▸ Short task: Repeat each line exactly, leaving nothing out.
# # #
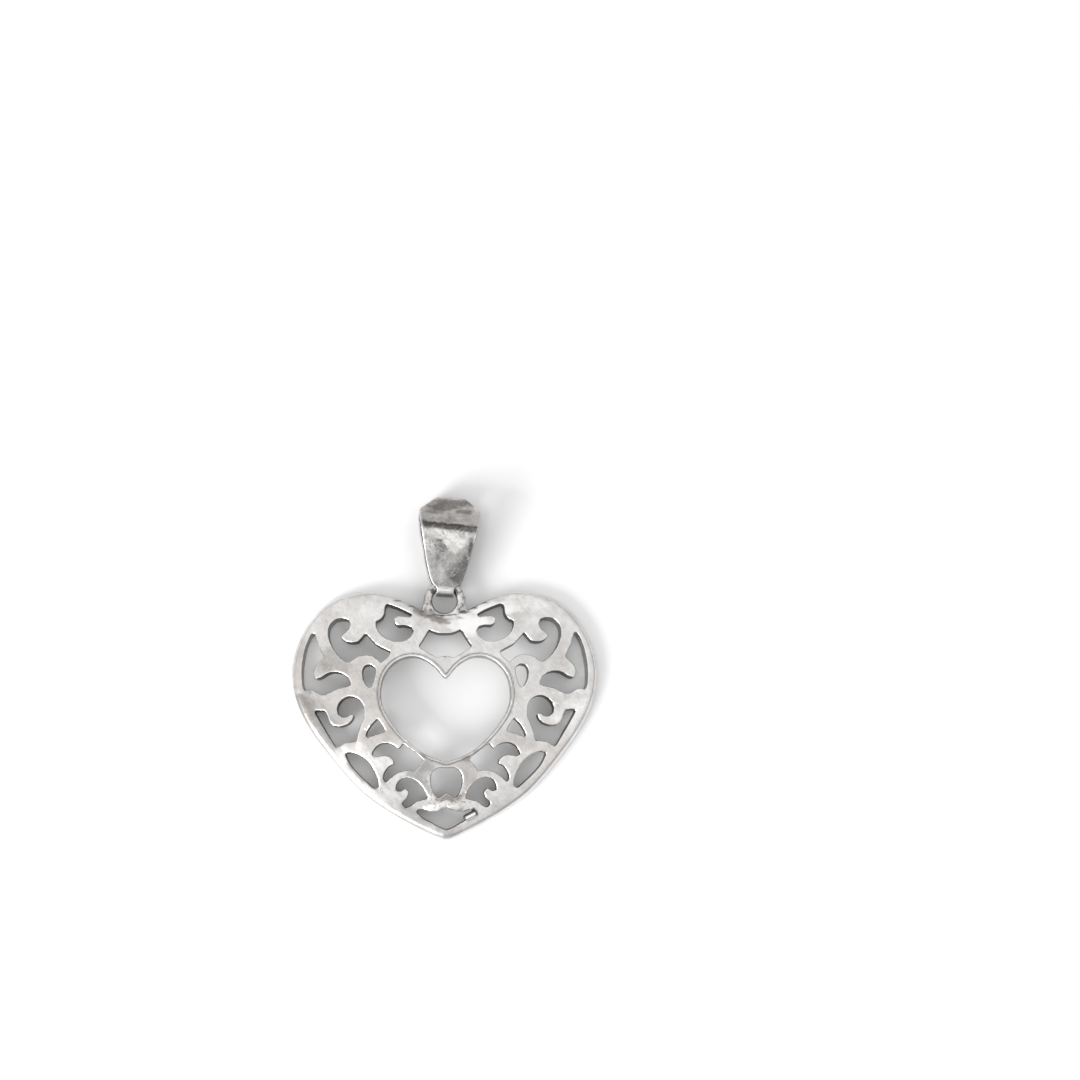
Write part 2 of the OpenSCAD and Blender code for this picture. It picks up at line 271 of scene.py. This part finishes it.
# One stain or rubbed place: an oval with a ragged, cloudy edge, placed in millimetres.
stain_spot = bpy.data.node_groups.new("stain_spot", "ShaderNodeTree")
group_socket(stain_spot, "Place", "INPUT", "NodeSocketVector")
group_socket(stain_spot, "Middle", "INPUT", "NodeSocketVector")
group_socket(stain_spot, "Reach", "INPUT", "NodeSocketVector")
group_socket(stain_spot, "Strength", "INPUT", "NodeSocketFloat", 1.0)
group_socket(stain_spot, "Ragged", "INPUT", "NodeSocketFloat", 0.45)
group_socket(stain_spot, "Mask", "OUTPUT", "NodeSocketFloat")
spot_in = group_node(stain_spot, "NodeGroupInput")
spot_out = group_node(stain_spot, "NodeGroupOutput")
spot_from = group_node(stain_spot, "ShaderNodeVectorMath", operation="SUBTRACT")
spot_share = group_node(stain_spot, "ShaderNodeVectorMath", operation="DIVIDE")
spot_far = group_node(stain_spot, "ShaderNodeVectorMath", operation="LENGTH")
spot_cloud = group_node(
    stain_spot, "ShaderNodeTexNoise", {"Scale": 1.1, "Detail": 5.0, "Roughness": 0.65}
)
spot_ragged = group_node(stain_spot, "ShaderNodeMath", operation="ADD")
stain_spot.links.new(spot_in.outputs["Place"], spot_from.inputs[0])
stain_spot.links.new(spot_in.outputs["Middle"], spot_from.inputs[1])
stain_spot.links.new(spot_from.outputs["Vector"], spot_share.inputs[0])
stain_spot.links.new(spot_in.outputs["Reach"], spot_share.inputs[1])
stain_spot.links.new(spot_share.outputs["Vector"], spot_far.inputs[0])
stain_spot.links.new(spot_in.outputs["Place"], spot_cloud.inputs["Vector"])
stain_spot.links.new(spot_far.outputs["Value"], spot_ragged.inputs[0])
stain_spot.links.new(
    product_node(
        stain_spot,
        ramp_node(stain_spot, spot_cloud.outputs["Fac"], 0.3, 0.7, -1, 1),
        spot_in.outputs["Ragged"],
    ),
    spot_ragged.inputs[1],
)
stain_spot.links.new(
    product_node(
        stain_spot,
        ramp_node(stain_spot, spot_ragged.outputs["Value"], 1.25, 0.55, smooth=True),
        spot_in.outputs["Strength"],
    ),
    spot_out.inputs["Mask"],
)


def spot_node(tree, place, across, along, reach_across, reach_along, strength, ragged=0.45):
    any_height = 1000
    spot = group_node(tree, "ShaderNodeGroup", node_tree=stain_spot)
    spot.inputs["Middle"].default_value = (across, along, 0)
    spot.inputs["Reach"].default_value = (reach_across, reach_along, any_height)
    spot.inputs["Strength"].default_value = strength
    spot.inputs["Ragged"].default_value = ragged
    tree.links.new(place, spot.inputs["Place"])
    return spot.outputs["Mask"]


def grey(level):
    return (level, level * 0.988, level * 0.97, 1)


def warm(level):
    return (level, level * 0.955, level * 0.92, 1)


# Stains laid one over the other. A row holds a stain's place across and along, its reach across
# and along, its strength and colour, and how ragged it is where that isn't the usual.
def stained(tree, place, colour, stains):
    for across, along, reach_across, reach_along, strength, stain_colour, *ragged in stains:
        share = spot_node(tree, place, across, along, reach_across, reach_along, strength, *ragged)
        colour = mix_node(tree, share, colour, stain_colour)
    return colour


mm_in_m = 1000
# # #
▸ Written solution:
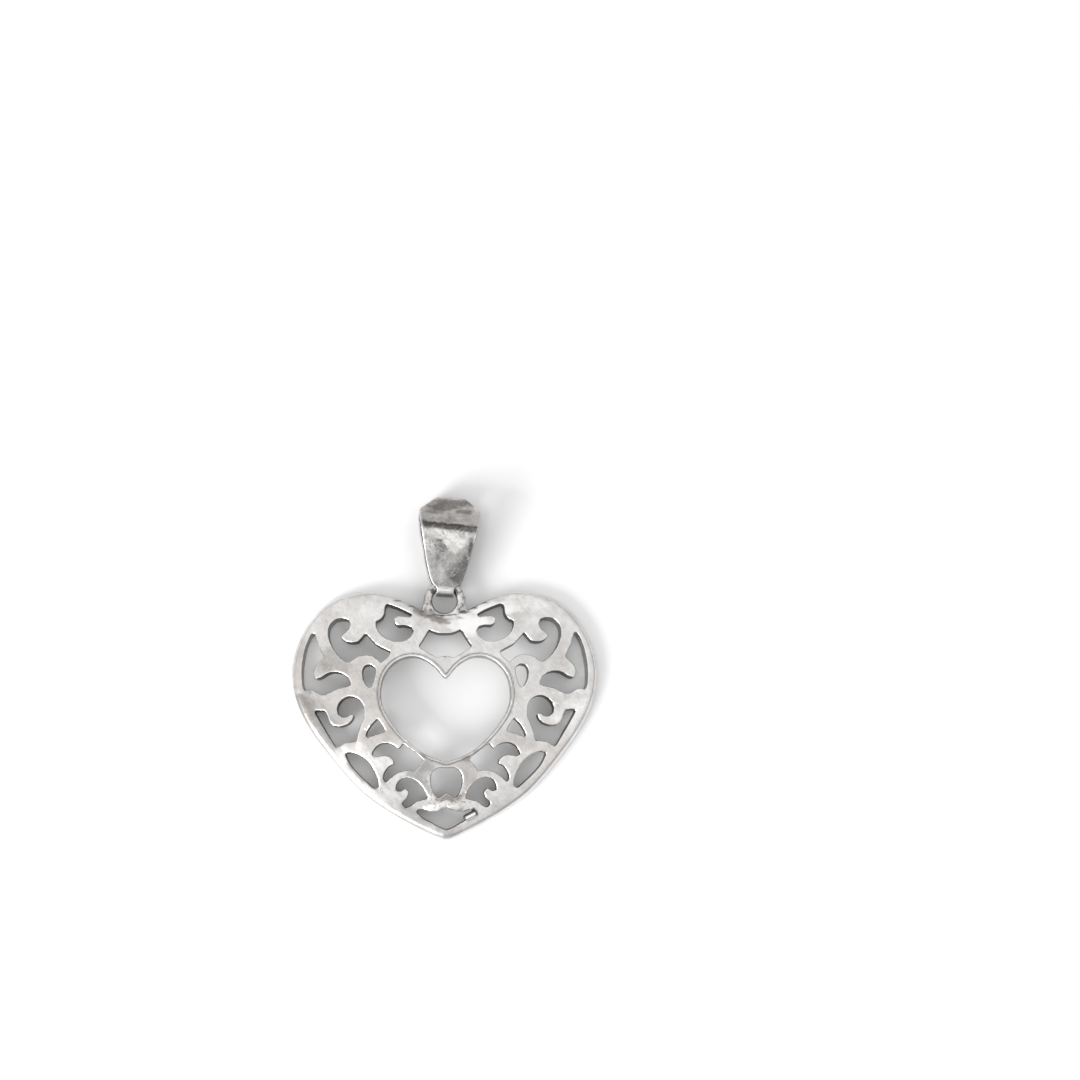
Write part 2 of the OpenSCAD and Blender code for this picture. It picks up at line 271 of scene.py. This part finishes it.
# One stain or rubbed place: an oval with a ragged, cloudy edge, placed in millimetres.
stain_spot = bpy.data.node_groups.new("stain_spot", "ShaderNodeTree")
group_socket(stain_spot, "Place", "INPUT", "NodeSocketVector")
group_socket(stain_spot, "Middle", "INPUT", "NodeSocketVector")
group_socket(stain_spot, "Reach", "INPUT", "NodeSocketVector")
group_socket(stain_spot, "Strength", "INPUT", "NodeSocketFloat", 1.0)
group_socket(stain_spot, "Ragged", "INPUT", "NodeSocketFloat", 0.45)
group_socket(stain_spot, "Mask", "OUTPUT", "NodeSocketFloat")
spot_in = group_node(stain_spot, "NodeGroupInput")
spot_out = group_node(stain_spot, "NodeGroupOutput")
spot_from = group_node(stain_spot, "ShaderNodeVectorMath", operation="SUBTRACT")
spot_share = group_node(stain_spot, "ShaderNodeVectorMath", operation="DIVIDE")
spot_far = group_node(stain_spot, "ShaderNodeVectorMath", operation="LENGTH")
spot_cloud = group_node(
    stain_spot, "ShaderNodeTexNoise", {"Scale": 1.1, "Detail": 5.0, "Roughness": 0.65}
)
spot_ragged = group_node(stain_spot, "ShaderNodeMath", operation="ADD")
stain_spot.links.new(spot_in.outputs["Place"], spot_from.inputs[0])
stain_spot.links.new(spot_in.outputs["Middle"], spot_from.inputs[1])
stain_spot.links.new(spot_from.outputs["Vector"], spot_share.inputs[0])
stain_spot.links.new(spot_in.outputs["Reach"], spot_share.inputs[1])
stain_spot.links.new(spot_share.outputs["Vector"], spot_far.inputs[0])
stain_spot.links.new(spot_in.outputs["Place"], spot_cloud.inputs["Vector"])
stain_spot.links.new(spot_far.outputs["Value"], spot_ragged.inputs[0])
stain_spot.links.new(
    product_node(
        stain_spot,
        ramp_node(stain_spot, spot_cloud.outputs["Fac"], 0.3, 0.7, -1, 1),
        spot_in.outputs["Ragged"],
    ),
    spot_ragged.inputs[1],
)
stain_spot.links.new(
    product_node(
        stain_spot,
        ramp_node(stain_spot, spot_ragged.outputs["Value"], 1.25, 0.55, smooth=True),
        spot_in.outputs["Strength"],
    ),
    spot_out.inputs["Mask"],
)


def spot_node(tree, place, across, along, reach_across, reach_along, strength, ragged=0.45):
    any_height = 1000
    spot = group_node(tree, "ShaderNodeGroup", node_tree=stain_spot)
    spot.inputs["Middle"].default_value = (across, along, 0)
    spot.inputs["Reach"].default_value = (reach_across, reach_along, any_height)
    spot.inputs["Strength"].default_value = strength
    spot.inputs["Ragged"].default_value = ragged
    tree.links.new(place, spot.inputs["Place"])
    return spot.outputs["Mask"]


def grey(level):
    return (level, level * 0.988, level * 0.97, 1)


def warm(level):
    return (level, level * 0.955, level * 0.92, 1)


# Stains laid one over the other. A row holds a stain's place across and along, its reach across
# and along, its strength and colour, and how ragged it is where that isn't the usual.
def stained(tree, place, colour, stains):
    for across, along, reach_across, reach_along, strength, stain_colour, *ragged in stains:
        share = spot_node(tree, place, across, along, reach_across, reach_along, strength, *ragged)
        colour = mix_node(tree, share, colour, stain_colour)
    return colour


mm_in_m = 1000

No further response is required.